Your task is to reproduce word for word the lines running from the line containing "# the skull's" to the line containing "obj.matrix_parent_inverse = Matrix.Identity(4)", inclusive. Nothing else belongs in the answer.

══ Information shown

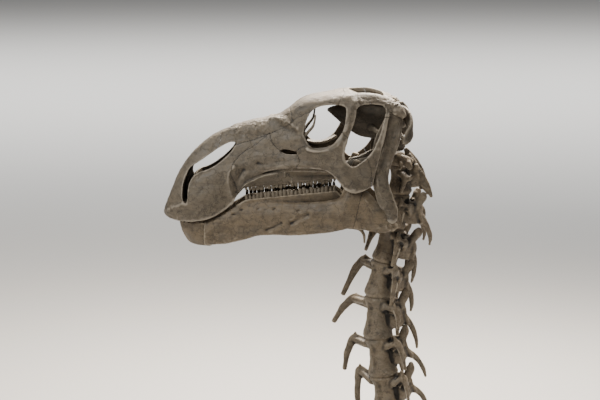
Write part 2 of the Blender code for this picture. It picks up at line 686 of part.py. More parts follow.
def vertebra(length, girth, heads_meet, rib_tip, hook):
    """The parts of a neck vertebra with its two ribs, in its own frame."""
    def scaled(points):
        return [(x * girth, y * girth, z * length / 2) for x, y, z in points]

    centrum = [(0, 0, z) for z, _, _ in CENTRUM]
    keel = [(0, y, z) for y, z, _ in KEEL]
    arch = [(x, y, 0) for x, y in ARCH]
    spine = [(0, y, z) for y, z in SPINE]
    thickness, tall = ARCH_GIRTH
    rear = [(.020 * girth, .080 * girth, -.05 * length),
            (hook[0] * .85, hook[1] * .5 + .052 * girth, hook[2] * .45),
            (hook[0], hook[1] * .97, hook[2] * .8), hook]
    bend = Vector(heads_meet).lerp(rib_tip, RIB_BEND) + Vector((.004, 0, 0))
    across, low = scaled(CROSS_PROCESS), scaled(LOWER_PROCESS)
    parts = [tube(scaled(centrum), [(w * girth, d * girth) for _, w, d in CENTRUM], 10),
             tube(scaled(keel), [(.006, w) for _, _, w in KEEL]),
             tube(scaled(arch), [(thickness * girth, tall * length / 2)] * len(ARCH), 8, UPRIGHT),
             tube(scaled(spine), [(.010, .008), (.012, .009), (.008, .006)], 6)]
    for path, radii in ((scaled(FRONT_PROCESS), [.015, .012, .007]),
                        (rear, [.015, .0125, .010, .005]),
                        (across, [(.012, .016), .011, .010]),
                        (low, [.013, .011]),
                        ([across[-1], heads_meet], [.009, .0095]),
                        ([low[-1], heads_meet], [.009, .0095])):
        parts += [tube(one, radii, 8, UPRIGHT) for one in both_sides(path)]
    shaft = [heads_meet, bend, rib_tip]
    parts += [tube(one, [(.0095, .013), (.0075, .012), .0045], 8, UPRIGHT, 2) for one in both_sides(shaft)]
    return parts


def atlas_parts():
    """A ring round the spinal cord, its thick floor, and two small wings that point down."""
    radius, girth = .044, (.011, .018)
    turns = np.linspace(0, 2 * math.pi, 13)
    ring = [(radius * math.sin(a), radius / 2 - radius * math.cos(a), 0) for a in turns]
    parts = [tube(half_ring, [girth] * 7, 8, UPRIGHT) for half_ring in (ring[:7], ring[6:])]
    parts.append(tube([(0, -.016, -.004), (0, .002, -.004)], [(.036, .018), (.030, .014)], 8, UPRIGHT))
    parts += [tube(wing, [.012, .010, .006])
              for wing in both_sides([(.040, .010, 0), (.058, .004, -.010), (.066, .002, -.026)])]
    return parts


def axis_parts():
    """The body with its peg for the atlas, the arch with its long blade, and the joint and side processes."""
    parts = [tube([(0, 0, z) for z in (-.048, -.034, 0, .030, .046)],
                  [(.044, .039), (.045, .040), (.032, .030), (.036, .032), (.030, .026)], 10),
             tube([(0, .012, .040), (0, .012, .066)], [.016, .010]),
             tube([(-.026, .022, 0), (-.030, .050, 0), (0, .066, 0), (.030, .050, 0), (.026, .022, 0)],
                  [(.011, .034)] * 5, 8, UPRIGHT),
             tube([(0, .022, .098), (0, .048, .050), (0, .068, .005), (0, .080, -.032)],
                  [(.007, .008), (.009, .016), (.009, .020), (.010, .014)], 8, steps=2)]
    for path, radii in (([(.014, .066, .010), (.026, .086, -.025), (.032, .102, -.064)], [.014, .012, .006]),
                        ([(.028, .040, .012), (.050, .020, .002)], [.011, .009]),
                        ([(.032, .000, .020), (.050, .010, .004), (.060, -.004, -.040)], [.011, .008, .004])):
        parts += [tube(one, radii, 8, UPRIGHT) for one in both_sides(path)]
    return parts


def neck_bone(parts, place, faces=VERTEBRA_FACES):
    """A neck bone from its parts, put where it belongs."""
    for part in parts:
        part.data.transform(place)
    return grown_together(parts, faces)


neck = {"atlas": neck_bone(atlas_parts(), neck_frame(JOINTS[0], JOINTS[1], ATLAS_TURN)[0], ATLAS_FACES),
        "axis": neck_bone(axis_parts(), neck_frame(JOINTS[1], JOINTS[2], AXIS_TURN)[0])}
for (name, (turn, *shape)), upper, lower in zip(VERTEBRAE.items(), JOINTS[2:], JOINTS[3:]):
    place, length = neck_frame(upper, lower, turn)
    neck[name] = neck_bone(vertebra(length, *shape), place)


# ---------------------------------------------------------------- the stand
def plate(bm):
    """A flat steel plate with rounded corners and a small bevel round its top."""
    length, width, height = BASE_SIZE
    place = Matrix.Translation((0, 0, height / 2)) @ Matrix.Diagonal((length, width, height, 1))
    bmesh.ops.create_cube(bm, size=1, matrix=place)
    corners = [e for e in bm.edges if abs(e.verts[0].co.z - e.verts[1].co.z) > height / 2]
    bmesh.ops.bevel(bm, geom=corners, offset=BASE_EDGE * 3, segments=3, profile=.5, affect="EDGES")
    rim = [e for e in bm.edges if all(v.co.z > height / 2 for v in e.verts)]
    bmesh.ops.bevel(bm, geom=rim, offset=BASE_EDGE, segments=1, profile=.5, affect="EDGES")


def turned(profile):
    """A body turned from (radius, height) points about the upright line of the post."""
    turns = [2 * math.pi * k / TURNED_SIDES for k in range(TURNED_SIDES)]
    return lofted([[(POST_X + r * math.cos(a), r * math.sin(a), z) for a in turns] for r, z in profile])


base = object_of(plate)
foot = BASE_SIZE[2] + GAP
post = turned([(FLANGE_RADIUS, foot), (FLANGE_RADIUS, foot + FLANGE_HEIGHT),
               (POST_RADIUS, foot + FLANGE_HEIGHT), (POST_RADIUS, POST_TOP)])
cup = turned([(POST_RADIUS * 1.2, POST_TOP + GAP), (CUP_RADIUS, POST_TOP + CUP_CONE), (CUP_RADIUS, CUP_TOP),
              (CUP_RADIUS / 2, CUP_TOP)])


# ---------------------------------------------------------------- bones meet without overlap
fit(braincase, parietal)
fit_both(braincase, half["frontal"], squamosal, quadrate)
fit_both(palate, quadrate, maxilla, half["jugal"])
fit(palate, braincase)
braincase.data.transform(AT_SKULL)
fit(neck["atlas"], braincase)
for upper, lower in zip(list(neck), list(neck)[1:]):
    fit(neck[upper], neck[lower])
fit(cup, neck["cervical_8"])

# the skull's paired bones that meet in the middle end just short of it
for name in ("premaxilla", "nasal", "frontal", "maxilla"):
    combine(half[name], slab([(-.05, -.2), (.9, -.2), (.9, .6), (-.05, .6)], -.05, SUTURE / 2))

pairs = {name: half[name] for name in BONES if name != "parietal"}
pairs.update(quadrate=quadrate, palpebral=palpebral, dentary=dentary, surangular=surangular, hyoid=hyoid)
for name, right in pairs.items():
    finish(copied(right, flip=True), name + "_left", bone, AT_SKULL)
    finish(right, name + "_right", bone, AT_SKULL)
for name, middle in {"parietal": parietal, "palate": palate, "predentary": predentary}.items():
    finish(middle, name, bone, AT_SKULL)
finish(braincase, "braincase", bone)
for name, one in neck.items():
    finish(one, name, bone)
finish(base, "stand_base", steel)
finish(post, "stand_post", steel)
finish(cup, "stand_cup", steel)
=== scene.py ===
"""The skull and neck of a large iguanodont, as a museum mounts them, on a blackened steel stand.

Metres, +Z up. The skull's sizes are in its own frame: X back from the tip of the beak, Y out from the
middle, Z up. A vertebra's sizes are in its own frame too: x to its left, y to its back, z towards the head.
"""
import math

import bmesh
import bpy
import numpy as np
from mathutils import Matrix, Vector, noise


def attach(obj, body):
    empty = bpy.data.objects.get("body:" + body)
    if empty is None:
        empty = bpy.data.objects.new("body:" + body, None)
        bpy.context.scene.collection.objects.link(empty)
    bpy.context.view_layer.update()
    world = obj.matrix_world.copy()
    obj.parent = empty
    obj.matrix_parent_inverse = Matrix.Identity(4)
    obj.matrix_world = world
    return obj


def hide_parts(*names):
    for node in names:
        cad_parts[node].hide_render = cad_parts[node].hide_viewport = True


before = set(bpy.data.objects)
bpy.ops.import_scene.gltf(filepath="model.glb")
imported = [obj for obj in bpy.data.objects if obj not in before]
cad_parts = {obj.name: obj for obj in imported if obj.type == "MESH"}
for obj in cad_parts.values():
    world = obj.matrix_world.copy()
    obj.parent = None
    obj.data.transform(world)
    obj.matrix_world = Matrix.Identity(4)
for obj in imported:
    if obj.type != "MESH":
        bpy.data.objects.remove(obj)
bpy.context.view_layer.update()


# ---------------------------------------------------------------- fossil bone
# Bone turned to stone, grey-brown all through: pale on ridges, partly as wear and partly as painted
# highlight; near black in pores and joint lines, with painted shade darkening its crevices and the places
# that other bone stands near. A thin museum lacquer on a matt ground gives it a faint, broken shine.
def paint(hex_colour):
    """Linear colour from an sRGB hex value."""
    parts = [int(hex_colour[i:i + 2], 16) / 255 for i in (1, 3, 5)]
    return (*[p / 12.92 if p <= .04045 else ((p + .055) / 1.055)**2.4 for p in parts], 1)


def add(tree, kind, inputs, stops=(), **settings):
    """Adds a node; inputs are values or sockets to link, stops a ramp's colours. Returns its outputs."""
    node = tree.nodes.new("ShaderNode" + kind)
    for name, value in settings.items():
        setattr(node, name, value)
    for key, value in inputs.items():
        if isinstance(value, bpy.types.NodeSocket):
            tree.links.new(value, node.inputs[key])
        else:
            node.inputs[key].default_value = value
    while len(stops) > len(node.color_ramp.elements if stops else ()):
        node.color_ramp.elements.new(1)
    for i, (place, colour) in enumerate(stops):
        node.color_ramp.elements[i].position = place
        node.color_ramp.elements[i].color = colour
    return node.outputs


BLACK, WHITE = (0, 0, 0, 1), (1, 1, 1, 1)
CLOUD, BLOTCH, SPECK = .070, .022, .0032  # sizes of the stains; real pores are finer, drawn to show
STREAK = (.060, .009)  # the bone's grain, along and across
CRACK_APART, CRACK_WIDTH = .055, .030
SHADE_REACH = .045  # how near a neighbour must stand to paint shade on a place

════

_Exercise result_.
# the skull's paired bones that meet in the middle end just short of it
for name in ("premaxilla", "nasal", "frontal", "maxilla"):
    combine(half[name], slab([(-.05, -.2), (.9, -.2), (.9, .6), (-.05, .6)], -.05, SUTURE / 2))

pairs = {name: half[name] for name in BONES if name != "parietal"}
pairs.update(quadrate=quadrate, palpebral=palpebral, dentary=dentary, surangular=surangular, hyoid=hyoid)
for name, right in pairs.items():
    finish(copied(right, flip=True), name + "_left", bone, AT_SKULL)
    finish(right, name + "_right", bone, AT_SKULL)
for name, middle in {"parietal": parietal, "palate": palate, "predentary": predentary}.items():
    finish(middle, name, bone, AT_SKULL)
finish(braincase, "braincase", bone)
for name, one in neck.items():
    finish(one, name, bone)
finish(base, "stand_base", steel)
finish(post, "stand_post", steel)
finish(cup, "stand_cup", steel)
=== scene.py ===
"""The skull and neck of a large iguanodont, as a museum mounts them, on a blackened steel stand.

Metres, +Z up. The skull's sizes are in its own frame: X back from the tip of the beak, Y out from the
middle, Z up. A vertebra's sizes are in its own frame too: x to its left, y to its back, z towards the head.
"""
import math

import bmesh
import bpy
import numpy as np
from mathutils import Matrix, Vector, noise


def attach(obj, body):
    empty = bpy.data.objects.get("body:" + body)
    if empty is None:
        empty = bpy.data.objects.new("body:" + body, None)
        bpy.context.scene.collection.objects.link(empty)
    bpy.context.view_layer.update()
    world = obj.matrix_world.copy()
    obj.parent = empty
    obj.matrix_parent_inverse = Matrix.Identity(4)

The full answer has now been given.